What is being asked
Each line from the start of the data below through the one containing "core grow up to" must be reproduced exactly.

Supplied information

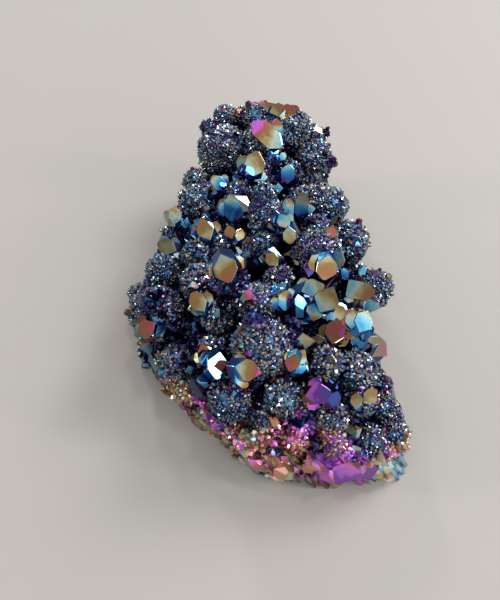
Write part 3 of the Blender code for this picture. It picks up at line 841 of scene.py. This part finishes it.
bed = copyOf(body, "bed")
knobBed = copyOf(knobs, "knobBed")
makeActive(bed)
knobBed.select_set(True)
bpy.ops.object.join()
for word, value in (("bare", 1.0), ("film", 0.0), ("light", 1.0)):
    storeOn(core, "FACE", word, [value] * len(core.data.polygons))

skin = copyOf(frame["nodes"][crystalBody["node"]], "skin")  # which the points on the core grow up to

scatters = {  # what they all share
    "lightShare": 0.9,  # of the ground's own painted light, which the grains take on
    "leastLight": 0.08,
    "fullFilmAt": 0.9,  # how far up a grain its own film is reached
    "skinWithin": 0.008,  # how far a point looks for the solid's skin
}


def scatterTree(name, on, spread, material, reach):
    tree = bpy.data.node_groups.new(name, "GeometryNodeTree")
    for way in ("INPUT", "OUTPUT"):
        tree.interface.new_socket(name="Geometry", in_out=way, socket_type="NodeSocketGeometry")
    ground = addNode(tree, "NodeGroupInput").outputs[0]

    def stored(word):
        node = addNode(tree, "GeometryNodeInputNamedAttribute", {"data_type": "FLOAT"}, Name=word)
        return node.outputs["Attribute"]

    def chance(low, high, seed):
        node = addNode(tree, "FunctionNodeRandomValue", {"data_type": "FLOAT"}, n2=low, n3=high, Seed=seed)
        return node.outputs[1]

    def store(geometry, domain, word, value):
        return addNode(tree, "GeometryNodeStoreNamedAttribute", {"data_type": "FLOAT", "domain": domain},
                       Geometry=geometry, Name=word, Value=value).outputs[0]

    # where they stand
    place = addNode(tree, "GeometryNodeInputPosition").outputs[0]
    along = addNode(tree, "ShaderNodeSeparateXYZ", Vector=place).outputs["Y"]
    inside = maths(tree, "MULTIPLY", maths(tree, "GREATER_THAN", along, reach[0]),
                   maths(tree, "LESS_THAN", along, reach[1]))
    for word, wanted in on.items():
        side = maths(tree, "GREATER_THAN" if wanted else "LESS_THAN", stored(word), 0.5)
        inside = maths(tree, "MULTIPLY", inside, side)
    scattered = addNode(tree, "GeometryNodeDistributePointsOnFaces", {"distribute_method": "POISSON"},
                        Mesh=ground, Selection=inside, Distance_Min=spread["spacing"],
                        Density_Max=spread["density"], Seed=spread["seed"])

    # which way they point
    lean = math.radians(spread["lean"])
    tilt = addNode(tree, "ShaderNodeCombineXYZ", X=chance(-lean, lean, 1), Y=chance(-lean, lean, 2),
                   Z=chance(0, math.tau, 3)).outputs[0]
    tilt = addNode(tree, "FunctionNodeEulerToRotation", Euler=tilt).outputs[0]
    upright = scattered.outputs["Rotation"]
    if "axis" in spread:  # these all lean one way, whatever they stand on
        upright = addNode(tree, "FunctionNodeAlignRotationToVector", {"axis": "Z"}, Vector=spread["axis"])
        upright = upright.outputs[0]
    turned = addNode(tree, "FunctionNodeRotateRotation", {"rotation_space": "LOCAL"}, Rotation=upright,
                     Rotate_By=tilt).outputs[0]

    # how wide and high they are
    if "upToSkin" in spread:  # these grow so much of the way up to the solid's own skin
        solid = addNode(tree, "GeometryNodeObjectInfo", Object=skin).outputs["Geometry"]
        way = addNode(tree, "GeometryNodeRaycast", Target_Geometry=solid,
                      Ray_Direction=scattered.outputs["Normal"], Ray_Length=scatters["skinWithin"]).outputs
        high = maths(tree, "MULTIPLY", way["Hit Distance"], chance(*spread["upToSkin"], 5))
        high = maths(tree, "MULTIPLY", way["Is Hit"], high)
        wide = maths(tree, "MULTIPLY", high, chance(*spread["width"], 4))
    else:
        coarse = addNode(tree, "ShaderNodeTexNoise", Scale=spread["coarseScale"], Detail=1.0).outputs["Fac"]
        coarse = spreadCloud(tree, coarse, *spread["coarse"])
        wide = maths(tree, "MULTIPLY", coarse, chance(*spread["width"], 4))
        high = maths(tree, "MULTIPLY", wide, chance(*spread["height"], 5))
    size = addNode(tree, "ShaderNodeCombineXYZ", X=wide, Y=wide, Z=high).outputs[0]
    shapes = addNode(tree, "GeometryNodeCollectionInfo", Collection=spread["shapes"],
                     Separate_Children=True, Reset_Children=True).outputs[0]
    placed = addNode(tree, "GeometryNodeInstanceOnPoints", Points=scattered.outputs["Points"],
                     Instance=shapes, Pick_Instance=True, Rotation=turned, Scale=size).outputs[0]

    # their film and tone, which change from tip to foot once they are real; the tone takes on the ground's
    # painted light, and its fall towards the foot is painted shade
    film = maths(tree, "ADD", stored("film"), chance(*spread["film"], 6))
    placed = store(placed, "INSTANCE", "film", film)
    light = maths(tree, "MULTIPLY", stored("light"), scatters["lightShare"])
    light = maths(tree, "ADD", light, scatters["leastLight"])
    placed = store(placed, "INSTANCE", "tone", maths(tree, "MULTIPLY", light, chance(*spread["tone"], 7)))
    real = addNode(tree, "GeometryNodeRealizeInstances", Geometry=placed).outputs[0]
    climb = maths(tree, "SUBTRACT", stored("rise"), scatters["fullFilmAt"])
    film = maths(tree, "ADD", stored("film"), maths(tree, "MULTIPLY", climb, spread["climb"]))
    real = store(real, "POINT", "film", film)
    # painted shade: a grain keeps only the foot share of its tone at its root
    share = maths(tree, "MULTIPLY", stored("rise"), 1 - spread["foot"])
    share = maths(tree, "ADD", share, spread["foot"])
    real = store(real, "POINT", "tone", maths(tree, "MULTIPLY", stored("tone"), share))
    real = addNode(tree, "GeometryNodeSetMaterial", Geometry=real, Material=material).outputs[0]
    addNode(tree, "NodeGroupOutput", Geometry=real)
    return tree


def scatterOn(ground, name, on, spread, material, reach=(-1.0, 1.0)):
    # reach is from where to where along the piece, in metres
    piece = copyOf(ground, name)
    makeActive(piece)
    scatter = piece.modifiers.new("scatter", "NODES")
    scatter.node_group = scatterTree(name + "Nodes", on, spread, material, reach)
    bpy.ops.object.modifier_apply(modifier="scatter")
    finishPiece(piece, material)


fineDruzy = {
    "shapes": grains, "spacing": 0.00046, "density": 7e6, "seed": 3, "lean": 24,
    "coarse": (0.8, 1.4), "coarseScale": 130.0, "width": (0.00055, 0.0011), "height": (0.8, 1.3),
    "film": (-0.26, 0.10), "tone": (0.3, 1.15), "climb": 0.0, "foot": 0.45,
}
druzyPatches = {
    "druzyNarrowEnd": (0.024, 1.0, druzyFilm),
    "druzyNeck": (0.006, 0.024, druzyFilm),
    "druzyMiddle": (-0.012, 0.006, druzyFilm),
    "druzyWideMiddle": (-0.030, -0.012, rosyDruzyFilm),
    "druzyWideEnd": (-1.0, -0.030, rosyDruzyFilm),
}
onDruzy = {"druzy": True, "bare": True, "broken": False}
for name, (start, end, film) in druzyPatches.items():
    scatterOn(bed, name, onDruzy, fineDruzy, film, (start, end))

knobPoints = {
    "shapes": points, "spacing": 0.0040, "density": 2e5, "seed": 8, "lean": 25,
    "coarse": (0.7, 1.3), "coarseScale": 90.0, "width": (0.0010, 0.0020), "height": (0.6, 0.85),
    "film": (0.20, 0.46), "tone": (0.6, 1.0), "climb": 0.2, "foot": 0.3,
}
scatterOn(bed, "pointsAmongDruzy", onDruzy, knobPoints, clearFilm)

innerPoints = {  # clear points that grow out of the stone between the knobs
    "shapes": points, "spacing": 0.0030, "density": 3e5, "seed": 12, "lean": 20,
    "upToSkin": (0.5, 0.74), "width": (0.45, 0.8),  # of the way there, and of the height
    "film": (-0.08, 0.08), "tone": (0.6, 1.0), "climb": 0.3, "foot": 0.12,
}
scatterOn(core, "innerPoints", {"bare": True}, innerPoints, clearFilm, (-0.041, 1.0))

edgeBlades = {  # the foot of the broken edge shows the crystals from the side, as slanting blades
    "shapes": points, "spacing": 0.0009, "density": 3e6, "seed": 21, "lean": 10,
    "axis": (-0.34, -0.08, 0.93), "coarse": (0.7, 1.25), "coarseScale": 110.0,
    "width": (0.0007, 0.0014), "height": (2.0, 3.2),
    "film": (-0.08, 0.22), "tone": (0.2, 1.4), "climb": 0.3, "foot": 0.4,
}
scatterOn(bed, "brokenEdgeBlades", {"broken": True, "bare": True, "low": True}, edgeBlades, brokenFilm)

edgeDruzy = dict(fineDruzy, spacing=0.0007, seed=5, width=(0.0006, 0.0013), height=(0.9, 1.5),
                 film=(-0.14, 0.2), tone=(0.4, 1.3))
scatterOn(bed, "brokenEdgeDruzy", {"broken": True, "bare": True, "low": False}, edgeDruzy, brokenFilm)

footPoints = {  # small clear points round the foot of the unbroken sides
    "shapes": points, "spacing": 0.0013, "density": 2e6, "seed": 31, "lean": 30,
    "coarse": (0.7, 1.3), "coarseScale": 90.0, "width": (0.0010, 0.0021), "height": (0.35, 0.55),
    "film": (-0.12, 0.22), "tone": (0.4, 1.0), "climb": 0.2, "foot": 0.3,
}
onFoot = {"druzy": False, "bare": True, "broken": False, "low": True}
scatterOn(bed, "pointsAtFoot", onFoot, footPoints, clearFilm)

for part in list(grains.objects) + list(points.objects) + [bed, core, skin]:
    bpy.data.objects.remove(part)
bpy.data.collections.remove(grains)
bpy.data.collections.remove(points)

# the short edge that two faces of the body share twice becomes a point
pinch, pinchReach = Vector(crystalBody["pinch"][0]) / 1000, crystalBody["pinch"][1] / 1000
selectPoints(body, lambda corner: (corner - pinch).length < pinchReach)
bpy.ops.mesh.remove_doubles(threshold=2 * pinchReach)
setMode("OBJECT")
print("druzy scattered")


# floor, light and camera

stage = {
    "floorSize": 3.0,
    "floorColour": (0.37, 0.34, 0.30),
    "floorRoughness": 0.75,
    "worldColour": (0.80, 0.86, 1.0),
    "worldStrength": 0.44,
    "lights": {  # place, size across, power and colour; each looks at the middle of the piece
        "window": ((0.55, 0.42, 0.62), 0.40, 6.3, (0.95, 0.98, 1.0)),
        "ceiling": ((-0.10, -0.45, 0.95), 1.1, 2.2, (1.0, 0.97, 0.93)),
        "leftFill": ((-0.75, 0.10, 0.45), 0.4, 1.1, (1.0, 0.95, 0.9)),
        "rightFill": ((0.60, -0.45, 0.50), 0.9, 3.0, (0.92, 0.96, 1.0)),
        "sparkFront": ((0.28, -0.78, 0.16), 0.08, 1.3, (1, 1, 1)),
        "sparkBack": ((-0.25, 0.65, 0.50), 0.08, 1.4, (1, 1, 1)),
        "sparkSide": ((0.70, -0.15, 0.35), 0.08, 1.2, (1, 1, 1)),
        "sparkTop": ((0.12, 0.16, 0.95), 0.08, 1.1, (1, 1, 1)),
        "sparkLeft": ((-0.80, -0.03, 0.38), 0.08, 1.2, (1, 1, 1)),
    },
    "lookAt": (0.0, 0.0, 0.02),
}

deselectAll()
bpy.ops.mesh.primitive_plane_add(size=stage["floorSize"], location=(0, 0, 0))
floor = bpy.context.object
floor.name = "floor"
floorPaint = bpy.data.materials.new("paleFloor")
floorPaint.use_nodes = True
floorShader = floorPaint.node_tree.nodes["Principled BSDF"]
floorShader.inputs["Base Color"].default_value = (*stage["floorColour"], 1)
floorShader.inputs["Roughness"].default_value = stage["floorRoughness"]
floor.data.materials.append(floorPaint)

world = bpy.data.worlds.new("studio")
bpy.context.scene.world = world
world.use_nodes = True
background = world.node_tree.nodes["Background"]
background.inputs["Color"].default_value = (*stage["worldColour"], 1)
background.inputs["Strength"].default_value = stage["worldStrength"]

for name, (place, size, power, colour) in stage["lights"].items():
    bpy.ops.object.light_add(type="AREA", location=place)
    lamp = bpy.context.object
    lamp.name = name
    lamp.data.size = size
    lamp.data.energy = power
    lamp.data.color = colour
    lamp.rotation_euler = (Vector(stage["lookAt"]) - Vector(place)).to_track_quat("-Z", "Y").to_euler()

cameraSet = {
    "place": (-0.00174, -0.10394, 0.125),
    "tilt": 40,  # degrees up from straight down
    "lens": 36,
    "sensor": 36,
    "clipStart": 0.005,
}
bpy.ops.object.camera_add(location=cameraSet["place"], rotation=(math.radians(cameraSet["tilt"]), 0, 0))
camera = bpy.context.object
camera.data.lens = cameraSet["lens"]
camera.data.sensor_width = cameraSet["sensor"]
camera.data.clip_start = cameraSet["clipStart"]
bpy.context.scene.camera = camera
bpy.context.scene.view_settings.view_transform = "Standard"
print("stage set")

Solution to this problem
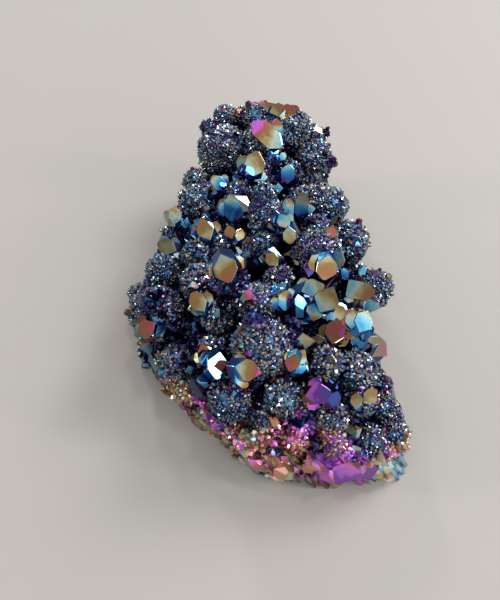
Write part 3 of the Blender code for this picture. It picks up at line 841 of scene.py. This part finishes it.
bed = copyOf(body, "bed")
knobBed = copyOf(knobs, "knobBed")
makeActive(bed)
knobBed.select_set(True)
bpy.ops.object.join()
for word, value in (("bare", 1.0), ("film", 0.0), ("light", 1.0)):
    storeOn(core, "FACE", word, [value] * len(core.data.polygons))

skin = copyOf(frame["nodes"][crystalBody["node"]], "skin")  # which the points on the core grow up to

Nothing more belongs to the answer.